Task prompt =
Find the line containing "function finish(name, color, roughness)" and copy it exactly, along with every line after it up to and including the line containing "obj.parent = empty". Copy nothing else.

==== Provided material ====

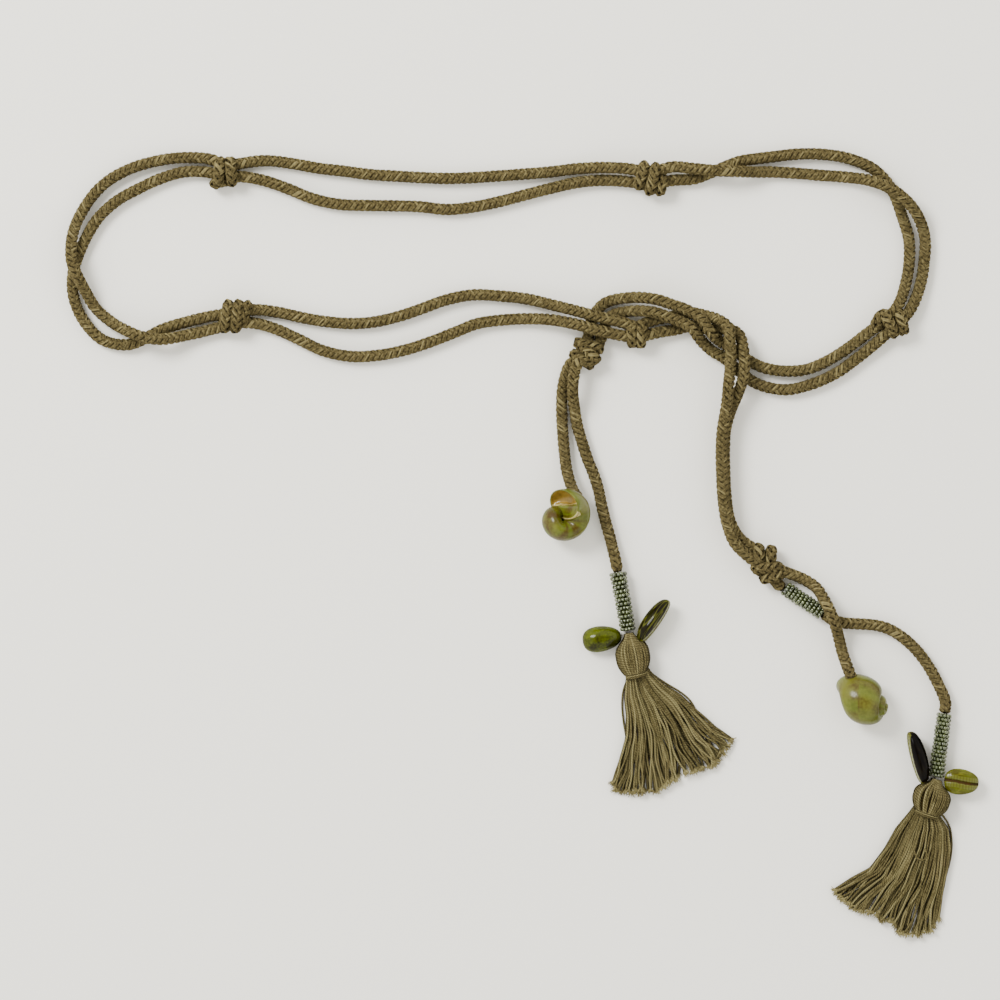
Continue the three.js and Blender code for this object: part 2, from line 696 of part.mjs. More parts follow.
function cowrieBody(name) {
  const cowrie = namedRow(COWRIE_COLUMNS, COWRIES[name]);
  const shape = COWRIE_SHAPE;
  const egg = new THREE.SphereGeometry(1, shape.around, shape.along).rotateZ(Math.PI / 2);
  const position = egg.attributes.position;
  const back = 1 / (1 + shape.belly);
  for (let i = 0; i < position.count; i++) {
    const along = position.getX(i);
    const rise = position.getZ(i) * (position.getZ(i) < 0 ? shape.belly : 1);
    position.setXYZ(
      i,
      along * cowrie.length / 2,
      position.getY(i) * (1 - shape.narrowing * along) * cowrie.width / 2,
      rise * back * cowrie.height,
    );
  }
  const belly = -shape.belly * back * cowrie.height;
  const slitDepth = shape.slitDepth * cowrie.height;
  const slit = new THREE.BoxGeometry(cowrie.length, COWRIE_SLIT, 2 * slitDepth).translate(0, 0, belly);
  const lying = geometryOf(solidOf(egg).subtract(solidOf(slit)))
    .rotateX(radians(cowrie.roll))
    .rotateZ(radians(cowrie.turn));
  return standAt(lying, cowrie.x, cowrie.y);
}

// A tassel: a gather, a round head, a binding and a skirt of locks, all lying flat on the surface.
const LOCK_SECTIONS = [
  // distance down the lock, width and height there, as shares of the lock's length, width and height
  { down: 0, width: 0.42, height: 1.5 },
  { down: 0.25, width: 0.62, height: 1.5 },
  { down: 0.55, width: 0.85, height: 1.25 },
  { down: 0.85, width: 1.0, height: 0.95 },
  { down: 1, width: 0.8, height: 0.55 },
];
const LOCK_ARC = [0, 36, 72, 108, 144, 180]; // degrees of the points on a lock's rounded top

function lockBody(binding, [angle, share, bend]) {
  const length = share * SKIRT_LENGTH;
  const heading = radians(angle);
  const down = new THREE.Vector3(Math.sin(heading), -Math.cos(heading), 0);
  const side = new THREE.Vector3(Math.cos(heading), Math.sin(heading), 0);
  const rings = LOCK_SECTIONS.map((section) => {
    const middle = onBoard(binding.x, binding.y)
      .addScaledVector(down, section.down * length)
      .addScaledVector(side, bend * (section.down ** 2 - section.down) * 2);
    return LOCK_ARC.map((degrees) => {
      const across = Math.cos(radians(degrees)) * section.width * LOCK_WIDTH / 2;
      const point = middle.clone().addScaledVector(side, across);
      return point.setZ(Math.sin(radians(degrees)) * section.height * LOCK_HEIGHT);
    });
  });
  return loft(rings);
}

// A ball squashed to a width, a length and a height.
function squashedBall(width, length, height, facets) {
  const ball = new THREE.SphereGeometry(1, facets.around, facets.along).rotateX(Math.PI / 2);
  return ball.scale(width / 2, length / 2, height / 2);
}

// A squashed ball with its underside cut flat on the surface.
function restingBall({ x, y, width, length, height }, turn, facets) {
  const ball = squashedBall(width, length, 1.2 * height, facets).translate(0, 0, 0.4 * height);
  const floor = 0;
  const position = ball.attributes.position;
  for (let i = 0; i < position.count; i++) position.setZ(i, Math.max(floor, position.getZ(i)));
  const place = onBoard(x, y);
  return ball.rotateZ(radians(turn)).translate(place.x, place.y, 0);
}

function tasselBody(name) {
  const { head, gather, binding, locks } = TASSELS[name];
  const ball = restingBall(head, head.turn, HEAD_FACETS);
  const top = restingBall(gather, head.turn, GATHER_FACETS);
  const waist = restingBall(binding, head.turn, GATHER_FACETS);
  return geometryOf(fuse([ball, top, waist, ...locks.map((lock) => lockBody(binding, lock))]));
}

// The belt
const finishes = {};

function finish(name, color, roughness) {
  finishes[name] ??= new THREE.MeshStandardMaterial({ color, roughness, metalness: 0 });
  return finishes[name];
}

function named(name, geometry, material) {
  const mesh = new THREE.Mesh(geometry, material);
  mesh.name = name;
  return mesh;
}

const belt = new THREE.Group();
const cotton = finish('cotton', COLOURS.rope, 0.95);
for (const { name, stretch } of ropes) belt.add(named(name, ropeTube(stretch), cotton));
for (const name of Object.keys(KNOTS)) belt.add(named(`knot_${name}`, knotBody(name), cotton));
for (const name of Object.keys(SLEEVES)) {
  belt.add(named(`bead_sleeve_${name}`, sleeveBody(name), finish('glass beads', COLOURS.beads, 0.25)));
}
for (const name of Object.keys(SHELLS)) {
  const material = finish(`${name} snail shell`, SHELLS[name].colour, 0.3);
  belt.add(named(`snail_shell_${name}`, shellBody(name), material));
}
for (const name of Object.keys(COWRIES)) {
  belt.add(named(`cowrie_${name}`, cowrieBody(name), finish('cowrie', COLOURS.cowrie, 0.35)));
}
for (const name of Object.keys(TASSELS)) {
  belt.add(named(`tassel_${name}`, tasselBody(name), finish('tassel', COLOURS.tassel, 0.95)));
}

export default belt;
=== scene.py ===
# A rope belt laid flat: two braided cotton ropes are knotted together seven times round the waist, and
# their crossed ends carry snail shells, sleeves of seed beads, cowries and tassels.
import math
import random
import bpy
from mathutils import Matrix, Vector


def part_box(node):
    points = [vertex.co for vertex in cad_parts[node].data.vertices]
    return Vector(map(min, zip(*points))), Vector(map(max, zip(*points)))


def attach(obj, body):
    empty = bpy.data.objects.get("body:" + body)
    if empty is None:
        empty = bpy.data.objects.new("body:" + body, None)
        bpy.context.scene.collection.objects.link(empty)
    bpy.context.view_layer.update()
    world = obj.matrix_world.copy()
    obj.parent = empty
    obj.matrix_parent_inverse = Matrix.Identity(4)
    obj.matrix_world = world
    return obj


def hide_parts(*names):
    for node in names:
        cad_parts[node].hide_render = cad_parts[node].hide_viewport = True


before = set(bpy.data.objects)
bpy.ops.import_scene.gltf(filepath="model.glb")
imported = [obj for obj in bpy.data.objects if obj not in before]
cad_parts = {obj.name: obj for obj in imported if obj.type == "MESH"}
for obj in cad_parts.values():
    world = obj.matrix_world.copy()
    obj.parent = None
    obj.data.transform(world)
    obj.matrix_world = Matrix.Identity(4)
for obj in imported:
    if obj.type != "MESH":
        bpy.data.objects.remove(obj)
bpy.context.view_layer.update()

from types import SimpleNamespace

import bpy
import numpy as np
from mathutils import Matrix, Vector

# Lengths are in millimetres until a mesh is made, and its points are then in metres.
METRE = 0.001

# The belt was measured on a board, from its left top corner, x to the right and y down. This is the
# board's point at the frame's origin.
BOARD_MIDDLE = (261.1, 270.44)

# Ropes: eight strands in a round braid, four winding each way, each over two and under two.
ROPE_DIAMETER = 5.9         # as in the part
ROPE_GAP = 0.3
PITCH = ROPE_DIAMETER + ROPE_GAP
STRANDS_EACH_WAY = 4
BRAID_PITCH = 11.6          # length of one turn of a strand
BRAID_RADIUS = 2.16         # middle of the strands from the rope's middle
BRAID_RISE = 0.34           # how far a strand moves out and in as it crosses others
STRAND_HALF_WIDTH = 1.22
STRAND_HALF_HEIGHT = 0.64
STRAND_SIDES = 6
CORE_RADIUS = 1.95
CORE_SIDES = 8
ROPE_END = (0.05, 0.8)      # shares of the thickness in the first two rings of each end
LOWEST_CENTRE = 3.15        # the rope's middle above the surface it lies on
ROPE_STEP = 0.9
KNOT_STEP = 0.8
TURN_STEPS = 60             # in each turn of a knot
MOVES_OVER = 0.8            # share of a turn after which it moves over to the next one
CURVE_STEPS = 16            # from one point of a line to the next one
TUBE_SHIFT = 0.137          # how many centimetres further each next tube starts in its texture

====

Answer to this problem =
function finish(name, color, roughness) {
  finishes[name] ??= new THREE.MeshStandardMaterial({ color, roughness, metalness: 0 });
  return finishes[name];
}

function named(name, geometry, material) {
  const mesh = new THREE.Mesh(geometry, material);
  mesh.name = name;
  return mesh;
}

const belt = new THREE.Group();
const cotton = finish('cotton', COLOURS.rope, 0.95);
for (const { name, stretch } of ropes) belt.add(named(name, ropeTube(stretch), cotton));
for (const name of Object.keys(KNOTS)) belt.add(named(`knot_${name}`, knotBody(name), cotton));
for (const name of Object.keys(SLEEVES)) {
  belt.add(named(`bead_sleeve_${name}`, sleeveBody(name), finish('glass beads', COLOURS.beads, 0.25)));
}
for (const name of Object.keys(SHELLS)) {
  const material = finish(`${name} snail shell`, SHELLS[name].colour, 0.3);
  belt.add(named(`snail_shell_${name}`, shellBody(name), material));
}
for (const name of Object.keys(COWRIES)) {
  belt.add(named(`cowrie_${name}`, cowrieBody(name), finish('cowrie', COLOURS.cowrie, 0.35)));
}
for (const name of Object.keys(TASSELS)) {
  belt.add(named(`tassel_${name}`, tasselBody(name), finish('tassel', COLOURS.tassel, 0.95)));
}

export default belt;
=== scene.py ===
# A rope belt laid flat: two braided cotton ropes are knotted together seven times round the waist, and
# their crossed ends carry snail shells, sleeves of seed beads, cowries and tassels.
import math
import random
import bpy
from mathutils import Matrix, Vector


def part_box(node):
    points = [vertex.co for vertex in cad_parts[node].data.vertices]
    return Vector(map(min, zip(*points))), Vector(map(max, zip(*points)))


def attach(obj, body):
    empty = bpy.data.objects.get("body:" + body)
    if empty is None:
        empty = bpy.data.objects.new("body:" + body, None)
        bpy.context.scene.collection.objects.link(empty)
    bpy.context.view_layer.update()
    world = obj.matrix_world.copy()
    obj.parent = empty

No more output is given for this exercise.